School districts spend millions on consultants like these, who specialize in everything from formative assessment to understanding poor kids to how to greet your students on the first day of class. Some educators find their speeches and books and numerous other products inspiring and helpful; some think they are wastes of time and money. So much journalistic focus right now is on funds the U.S. Department of Education is giving out, but if you want to follow dollars, you should look, too, at the money your school districts pour into educational consultants and related professional development, and how—if!—officials determine whether it’s worth it.

Wednesday, August 4, 2010

Waiting for Supertween.

Word is that after “Waiting for Superman” comes out, Davis Guggenheim will continue to shine his spotlight on the youth of America by directing a biopic of Justin Bieber. In 3-D.

Hey, the Educated Reporter is all for high/low. A Ligne Roset light over an Ikea table. Sigerson Morrison stilettos with a Target purse. As for the 16-year-old pop idol himself, I find him spellbindingly catchy and I love his hair. Milo, who just turned 2, still talks about the three minutes of him he saw on TV months ago, and calls the rodent who builds dams “Justin Bieber.” So let me be the only person to not snark about this.
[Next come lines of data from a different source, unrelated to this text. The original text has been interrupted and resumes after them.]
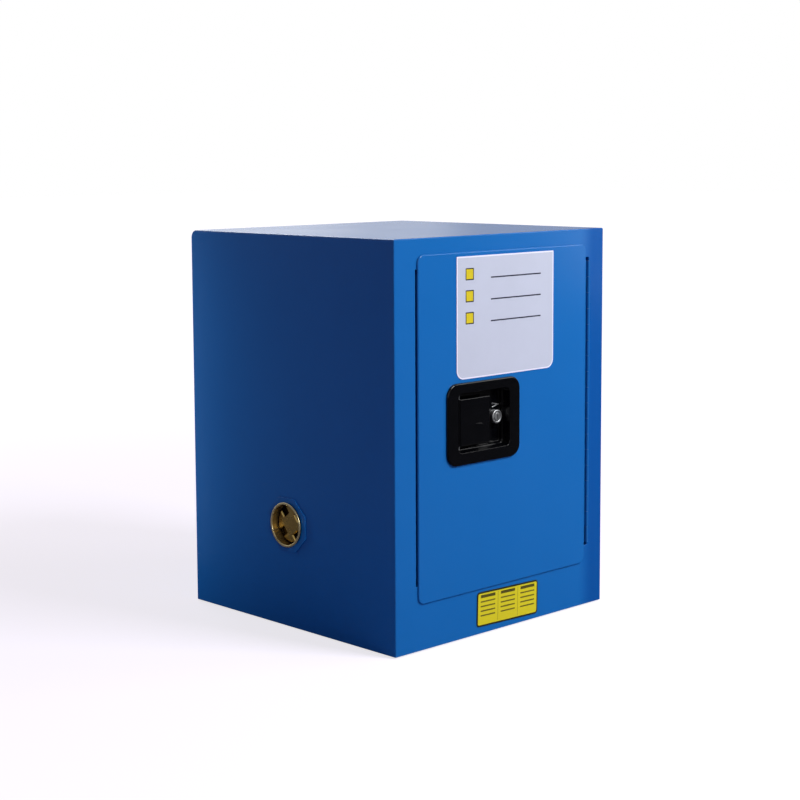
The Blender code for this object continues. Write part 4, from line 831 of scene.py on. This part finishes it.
# Key lock: a cast barrel with a rounded ring of a face, and a plug with a keyway that turns
# in it. Both are zinc, plated with chrome, and clipped into the dish from the front.
LOCK_FACE, LOCK_HEAD, LOCK_BODY, LOCK_BACK, LOCK_BORE = -0.2120, 0.0098, 0.0080, -0.1970, 0.0066
LOCK_ROUND, LOCK_DISH = 0.0014, 0.0006
PLUG_RADIUS, PLUG_PROUD, TAIL_RADIUS, TAIL_END = 0.0061, 0.0005, 0.0030, -0.1900
KEYWAY_WIDE, KEYWAY_TALL, KEYWAY_DEEP = 0.0018, 0.0076, 0.0050
LOCK_STEPS = 64

# Chrome plate brushed dull gives an even grey skin that blurs what it reflects. Its grain is
# drawn at 0.8 mm, coarser than a brush leaves, so that it shows.
chrome = clouded("chrome plate on zinc, brushed dull", 0.00455, 2.0, "B4B6B9", "CFD1D3", (0.34, 0.48),
                 (0.000833, 3.0, 0.3, 0.00001), Metallic=1.0)

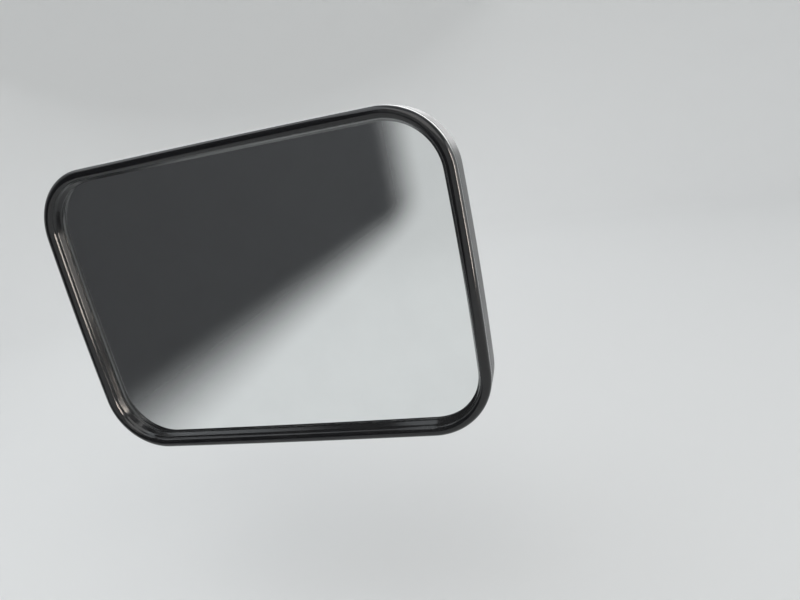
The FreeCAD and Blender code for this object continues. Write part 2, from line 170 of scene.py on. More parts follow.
@dataclass
class PieceMesh:
    """Collects the faces of one piece from rings of points."""

    name: str
    points: list[Vector] = field(default_factory=list)
    faces: list[tuple[int, ...]] = field(default_factory=list)

    def add_rings(self, rings: Sequence[Sequence[Vector]], closed: bool = True, looped: bool = False) -> "PieceMesh":
        """Joins rings of equal length with quads.

        Args:
            rings: The rings in order.
            closed: Whether each ring joins its own ends.
            looped: Whether the last ring joins the first. Otherwise both ends get a face.

        Returns:
            The same piece, so that calls can follow each other.
        """
        start = len(self.points)
        wide = len(rings[0])
        for ring in rings:
            self.points.extend(ring)
        for i in range(len(rings) if looped else len(rings) - 1):
            here = start + i * wide
            there = start + (i + 1) % len(rings) * wide
            for k in range(wide if closed else wide - 1):
                n = (k + 1) % wide
                self.faces.append((here + k, here + n, there + n, there + k))
        if not looped:
            self.faces.append(tuple(range(start, start + wide)))
            self.faces.append(tuple(range(start + (len(rings) - 1) * wide, start + len(rings) * wide)))
        if not closed:
            edge = [start + i * wide for i in range(len(rings))]
            self.faces.append(tuple(edge))
            self.faces.append(tuple(i + wide - 1 for i in edge))
        return self

    def add_turned(self, axis: Axis, rows: Rows, segments: int = 64, looped: bool = False,
                   span: Point2 | None = None) -> "PieceMesh":
        """Turns a profile round an axis.

        Args:
            axis: The axis.
            rows: Height and radius of each row. A radius may be a function of the angle.
            segments: Points of a full ring.
            looped: Whether the profile is closed, as for a ring with a bore.
            span: First and last angle of a piece that doesn't go all the way round.

        Returns:
            The same piece.
        """
        angles = spread(*span, segments) if span else spread(0.0, FULL, segments)[:-1]
        rings = [[axis.point(height, radius(angle) if callable(radius) else radius, angle) for angle in angles]
                 for height, radius in rows]
        return self.add_rings(rings, span is None, looped)

    def build(self) -> Piece:
        """Makes the object in metres, with its faces turned outward and its edges smooth below a limit.

        Returns:
            The object, linked to the scene.
        """
        mesh = bpy.data.meshes.new(self.name)
        mesh.from_pydata([point * MM for point in self.points], [], self.faces)
        body = bmesh.new()
        body.from_mesh(mesh)
        bmesh.ops.recalc_face_normals(body, faces=body.faces)
        body.to_mesh(mesh)
        body.free()
        made = bpy.data.objects.new(self.name, mesh)
        bpy.context.scene.collection.objects.link(made)
        shade(made)
        return made


def shade(made: Piece, limit: float = 32.0) -> None:
    """Shades a piece smooth, with sharp edges above an angle in degrees."""
    made.data.shade_smooth()
    made.data.set_sharp_from_angle(angle=math.radians(limit))


def turned(name: str, axis: Axis, rows: Rows, segments: int = 64, looped: bool = False) -> Piece:
    """Makes one turned piece."""
    return PieceMesh(name).add_turned(axis, rows, segments, looped).build()


def rod(name: str, axis: Axis, radius: float, span: Point2 = (-30.0, 30.0), segments: int = 64) -> Piece:
    """Makes a plain round rod between two heights, which by default reach through any part of the mirror's mount."""
    return turned(name, axis, [(height, radius) for height in span], segments)


def prism(name: str, plan: Sequence[Point2], bottom: float, top: float) -> Piece:
    """Makes a prism from plan points in X and Y, between two heights."""
    return PieceMesh(name).add_rings([[Vector((x, y, z)) for x, y in plan] for z in (bottom, top)]).build()


class Joining(Enum):
    """How a tool acts on a piece."""

    ADD = "UNION"
    CUT = "DIFFERENCE"


def settle(made: Piece) -> None:
    """Turns a piece's modifiers into its own mesh.

    Args:
        made: The piece.
    """
    graph = bpy.context.evaluated_depsgraph_get()
    graph.update()
    mesh = bpy.data.meshes.new_from_object(made.evaluated_get(graph))
    made.modifiers.clear()
    made.data = mesh


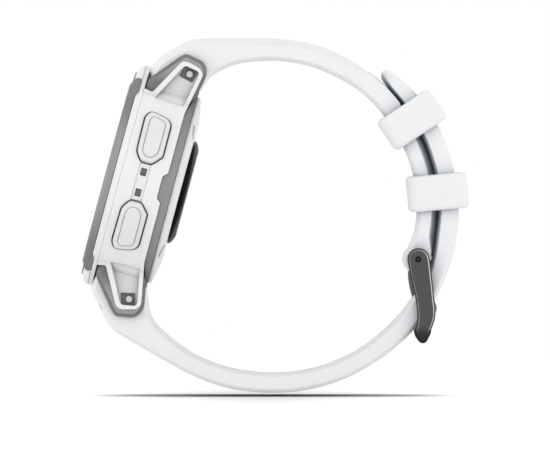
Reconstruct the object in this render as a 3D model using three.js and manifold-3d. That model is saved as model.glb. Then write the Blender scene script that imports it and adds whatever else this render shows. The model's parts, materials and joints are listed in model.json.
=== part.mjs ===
// A small GPS running watch standing on its buckled strap. Millimetres, +Z up.
//
// Watch frame: the origin is the middle of the wrist space, the display faces -X, 12 o'clock is up and
// the 3 o'clock side faces -Y. The case leans by CASE_TILT.
// Case frame (the leaning group): X is the depth behind the front plane, Z points to 12 o'clock and
// -Y is still the 3 o'clock side. Profiles below are [depth, height] or [x, z] pairs.

import * as THREE from 'three';
import { mergeVertices } from 'three/addons/utils/BufferGeometryUtils.js';
import Module from 'manifold-3d';

const kernel = await Module();
kernel.setup();

// ---------------------------------------------------------------------------------------------
// Driving dimensions
// ---------------------------------------------------------------------------------------------

const CASE_TILT = THREE.MathUtils.degToRad(15.1);
const CASE_POSITION = new THREE.Vector3(-32.285, 0, 6.055); // centre of the front plane

const SEAM = 0.25; // gap left between two pieces that meet
const HALF_SEAM = SEAM / 2;
const BEYOND = 25; // half size of a cutting block that reaches past the case

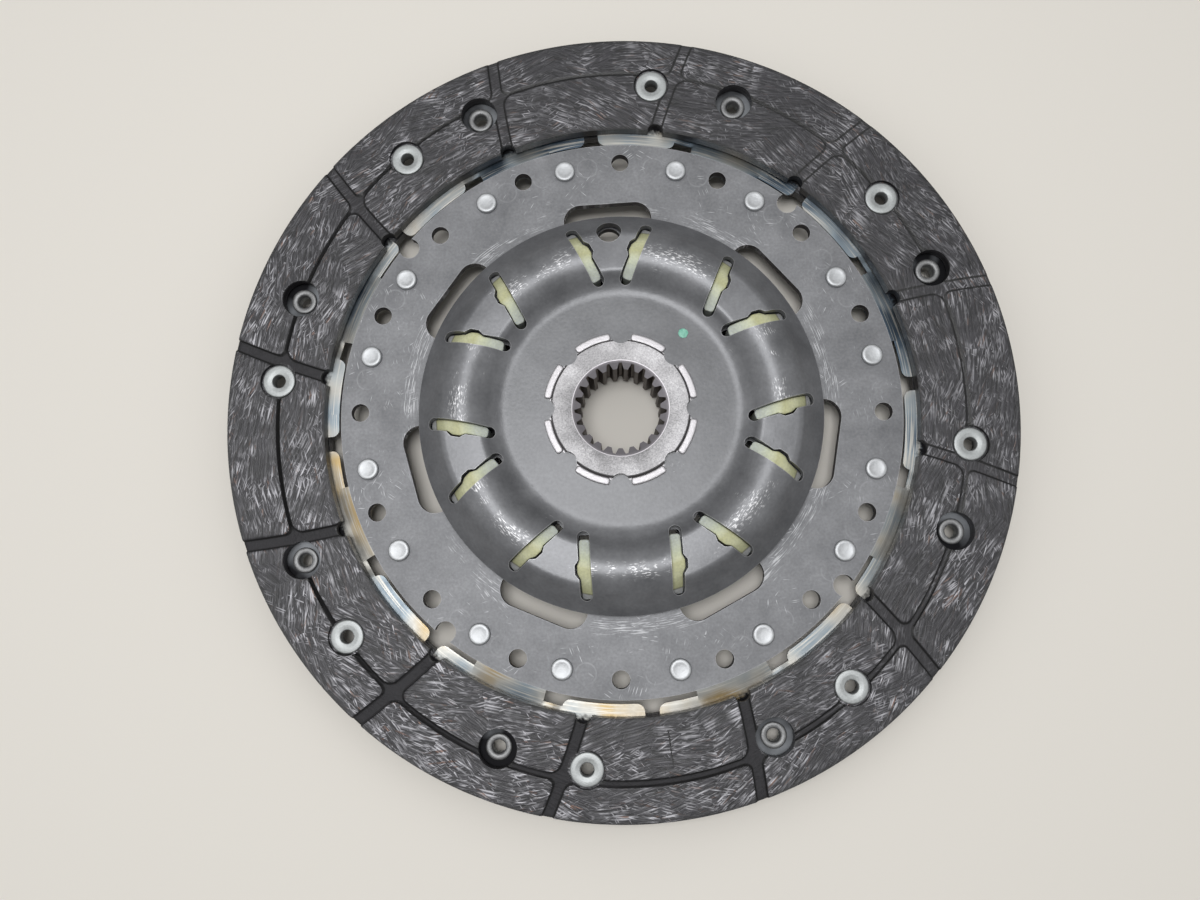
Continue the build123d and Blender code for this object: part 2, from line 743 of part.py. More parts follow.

What you need is only 17 clicks away.

Ever tried to get useful information off a university website? THIS IS SO TRUE.

Tuesday, August 3, 2010

The $250,000 barber.

I love GAO reports! I always have. I used to want to work there. (I also, at various points, used to want to be an interior decorator, a teacher, an actress and a designer of confidence-building measures between the Pakistani and Indian armies.) Anyway, the latest education release from the GAO (which, yay, includes voicemails), details questionable practices that for-profit college representatives used on undercover “applicants”—among them telling a purported candidate for a barber certificate that one could earn $250,000 in the field. Yeah, if you worked as an anesthesiologist on the side!